Esse equilíbrio se torna especialmente importante no mundo contemporâneo, onde a busca por autenticidade é valorizada. Ao mesmo tempo que temos liberdade para redefinir quem somos, essa liberdade não precisa eliminar aspectos imutáveis da nossa existência. Por exemplo, uma pessoa pode se sentir inclinada a desenvolver habilidades que estão naturalmente presentes em sua personalidade, mas ainda assim escolher como irá aplicá-las e em quais contextos.

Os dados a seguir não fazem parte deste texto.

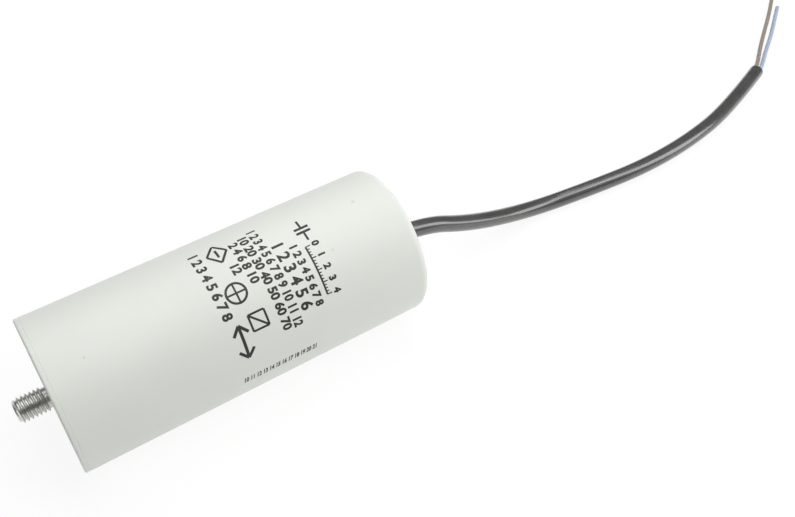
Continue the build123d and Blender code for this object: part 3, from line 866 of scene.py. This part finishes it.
class CAPACITOR_OT_stage(bpy.types.Operator):
    """Make the floor, the soft lights and the camera"""
    bl_idname = "capacitor.stage"
    bl_label = "Stage"

    def execute(self, context):
        self.floor()
        self.lights(context)
        self.camera(context)
        return {"FINISHED"}

    def floor(self):
        """Pale floor that keeps a soft shadow and reads as white where nothing shades it."""
        bm = bmesh.new()
        bmesh.ops.create_grid(bm, x_segments=1, y_segments=1, size=FLOOR_REACH)
        mesh = bpy.data.meshes.new("floor")
        bm.to_mesh(mesh)
        bm.free()
        floor = bpy.data.objects.new("floor", mesh)
        bpy.context.scene.collection.objects.link(floor)
        recipe = Recipe("floor_white", **{
            "Base Color": (FLOOR_WHITE,) * 3, "Roughness": 0.9,
            "Emission Color": (1.0, 1.0, 1.0), "Emission Strength": FLOOR_GLOW})
        ray = recipe.node("ShaderNodeLightPath", {}, {})
        seen = recipe.out(ray, "Is Camera Ray") * FLOOR_SEEN_AS_WHITE + recipe.out(ray, "Is Glossy Ray")
        glow = recipe.node("ShaderNodeEmission", {}, {"Color": (1.0, 1.0, 1.0), "Strength": 1.0})
        both = recipe.node("ShaderNodeMixShader", {}, {
            0: seen, 1: recipe.out(recipe.shader, "BSDF"), 2: recipe.out(glow, 0)})
        recipe.surface(recipe.out(both, 0))
        mesh.materials.append(recipe.material)

    def lights(self, context):
        """Soft world light, two large lamps above, and a low one at the side that streaks the sheath."""
        world = bpy.data.worlds.new("studio")
        world.use_nodes = True
        background = world.node_tree.nodes["Background"]
        background.inputs["Color"].default_value = (1, 1, 1, 1)
        background.inputs["Strength"].default_value = WORLD_LIGHT
        context.scene.world = world
        for name, place, aim, size, power in LAMPS:
            lamp = bpy.data.lights.new(name, "AREA")
            lamp.shape, lamp.size, lamp.size_y, lamp.energy = "ELLIPSE", *size, power
            light = bpy.data.objects.new(name, lamp)
            light.location = place
            light.rotation_euler = (Vector(aim) - Vector(place)).to_track_quat("-Z", "Y").to_euler()
            context.scene.collection.objects.link(light)

    def camera(self, context):
        """Camera at the photograph's viewing angle."""
        data = bpy.data.cameras.new("camera")
        data.lens = CAMERA_LENS
        data.clip_start, data.clip_end = 0.01, 20
        camera = bpy.data.objects.new("camera", data)
        camera.location = CAMERA_AT
        ahead = Vector((
            cos(CAMERA_DOWN) * cos(CAMERA_ROUND), cos(CAMERA_DOWN) * sin(CAMERA_ROUND), -sin(CAMERA_DOWN)))
        camera.rotation_euler = ahead.to_track_quat("-Z", "Y").to_euler()
        context.scene.collection.objects.link(camera)
        context.scene.camera = camera
        context.scene.view_settings.view_transform = "Standard"


class CAPACITOR_PT_panel(bpy.types.Panel):
    """Sidebar panel with the settings and the makers"""
    bl_label = "Motor run capacitor"
    bl_idname = "CAPACITOR_PT_panel"
    bl_space_type = "VIEW_3D"
    bl_region_type = "UI"
    bl_category = "Capacitor"

    def draw(self, context):
        for group in (context.scene.capacitor_can, context.scene.capacitor_stud,
                      context.scene.capacitor_cable, context.scene.capacitor_print):
            box = self.layout.box()
            for name in group.__annotations__:
                box.prop(group, name)
        for operator in OPERATORS:
            self.layout.operator(operator.bl_idname)


GROUPS = {
    "capacitor_can": CanSettings, "capacitor_stud": StudSettings,
    "capacitor_cable": CableSettings, "capacitor_print": PrintSettings}
OPERATORS = [
    CAPACITOR_OT_materials, CAPACITOR_OT_case, CAPACITOR_OT_lid, CAPACITOR_OT_stud, CAPACITOR_OT_sheath,
    CAPACITOR_OT_wires, CAPACITOR_OT_print, CAPACITOR_OT_inner_pieces, CAPACITOR_OT_stage]


def register():
    """Registers the settings, the operators and the panel."""
    for name, group in GROUPS.items():
        bpy.utils.register_class(group)
        setattr(bpy.types.Scene, name, PointerProperty(type=group))
    for item in OPERATORS + [CAPACITOR_PT_panel]:
        bpy.utils.register_class(item)


def unregister():
    """Takes them all away again."""
    for item in [CAPACITOR_PT_panel] + OPERATORS[::-1]:
        bpy.utils.unregister_class(item)
    for name, group in GROUPS.items():
        delattr(bpy.types.Scene, name)
        bpy.utils.unregister_class(group)


def main():
    """Makes the whole scene."""
    register()
    bpy.ops.capacitor.materials()
    bpy.ops.capacitor.case()
    bpy.ops.capacitor.lid()
    bpy.ops.capacitor.stud()
    bpy.ops.capacitor.sheath()
    bpy.ops.capacitor.wires()
    bpy.ops.capacitor.print()
    bpy.ops.capacitor.inner_pieces()
    bpy.ops.capacitor.stage()


if __name__ == "__main__":
    main()
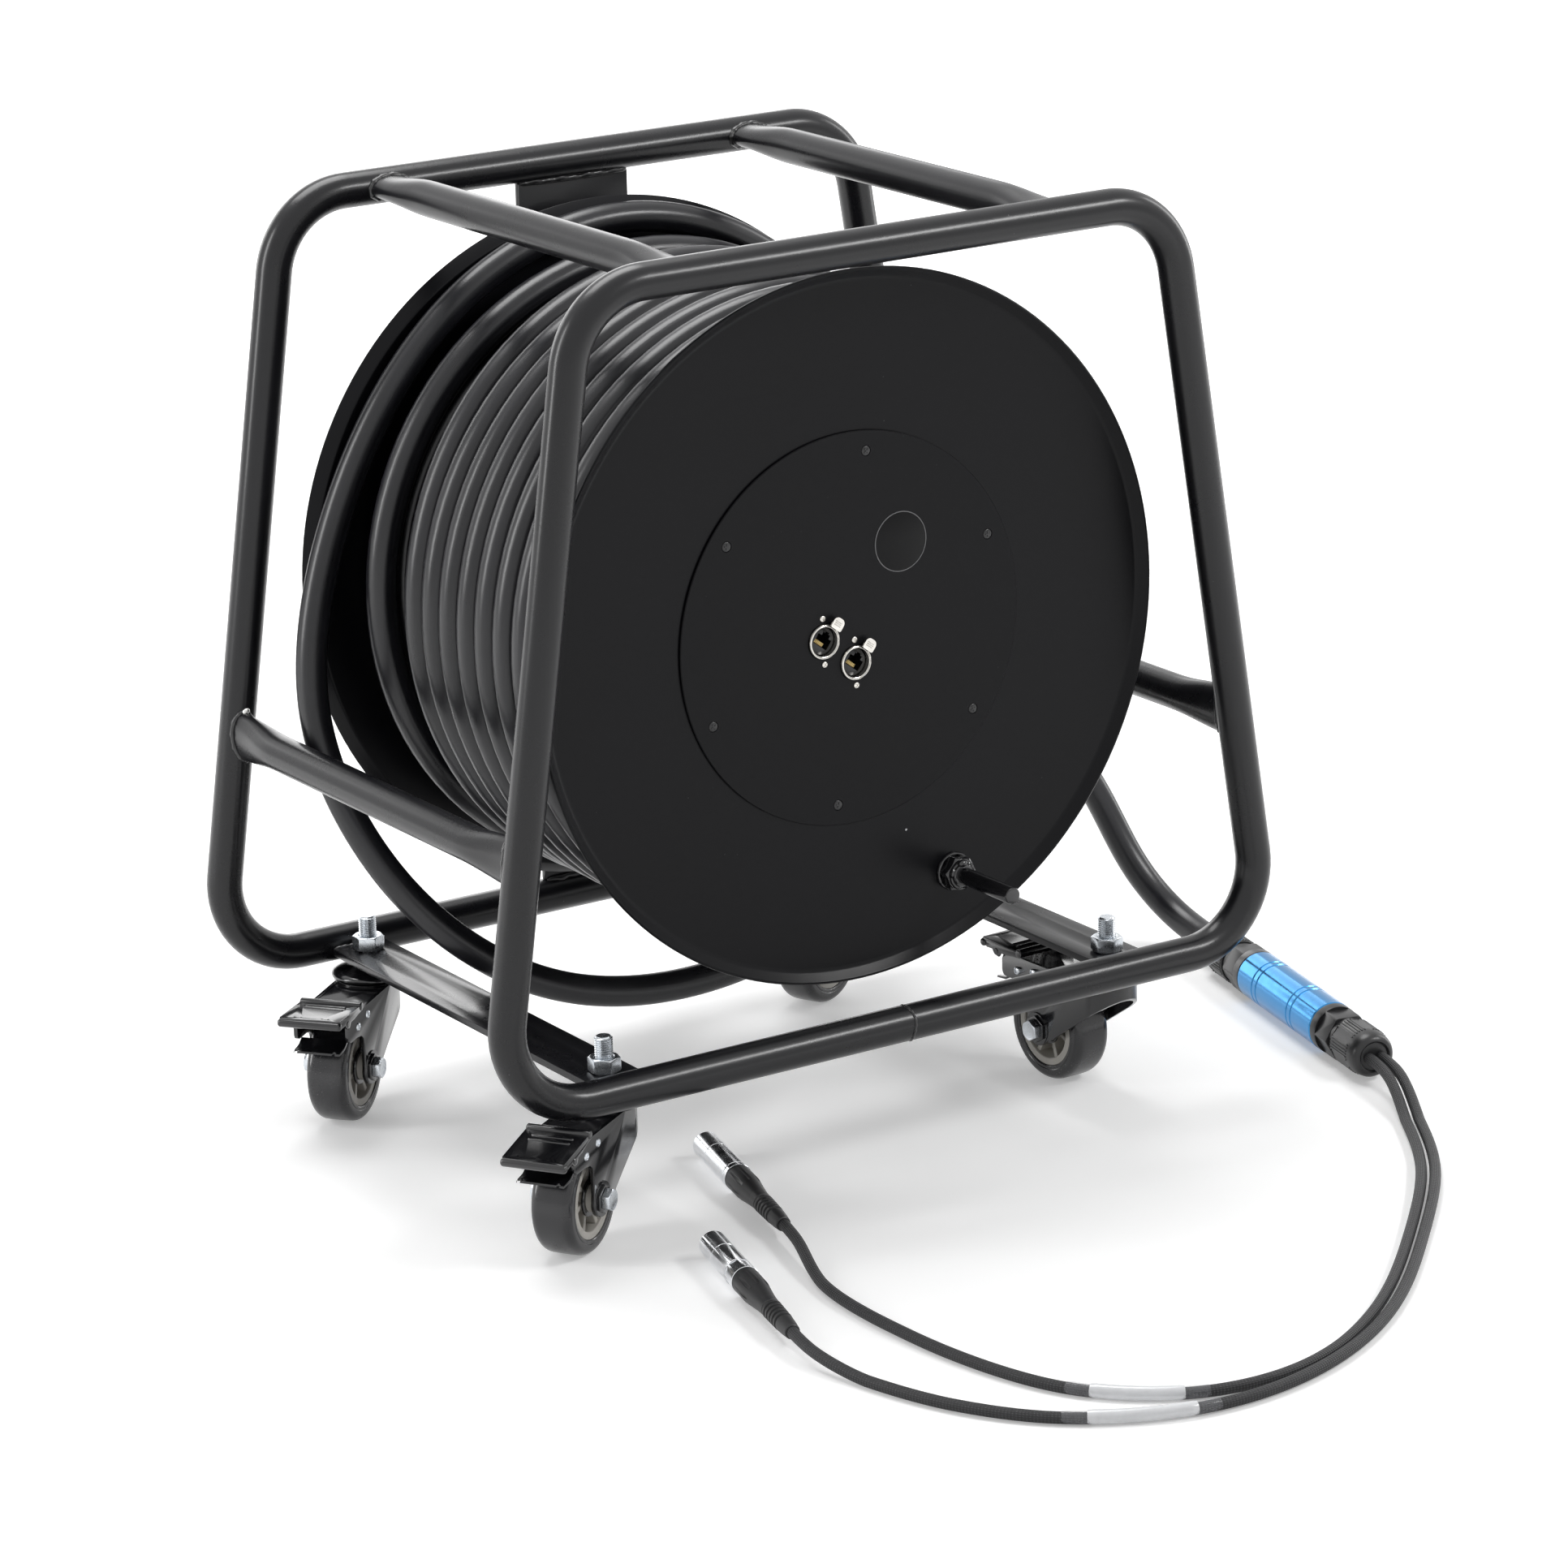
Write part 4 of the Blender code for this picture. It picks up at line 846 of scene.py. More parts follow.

Essencialismo e existencialismo podem coexistir como visões complementares: podemos ter áreas de nossa vida em que sentimos que somos “fiéis a nossa essência” e outras em que exploramos a liberdade de ser quem escolhemos ser.
Conclusão
Neste terceiro e último artigo, vimos que o essencialismo e o existencialismo oferecem valiosas contribuições para a construção da identidade. No fim, não é necessário escolher um ou outro como verdade absoluta, pois ambos os conceitos podem enriquecer a maneira como interpretamos nossa vida e tomamos decisões. Ao reconhecer partes da nossa existência que são imutáveis e, ao mesmo tempo, aproveitar a liberdade de escolher quem queremos ser, podemos viver de forma mais equilibrada e autêntica, criando um sentido de vida que é, ao mesmo tempo, coerente com nossa natureza e fiel às nossas escolhas.
Assim, ao refletir sobre essas ideias, que você possa encontrar um caminho que honre tanto sua essência quanto sua liberdade de escolha, construindo uma vida com propósito e significado, tendo em mente que, “nenhum homem (ser humano) é uma ilha”, como ressaltava o poeta e clérigo inglês John Donne (1572-1631).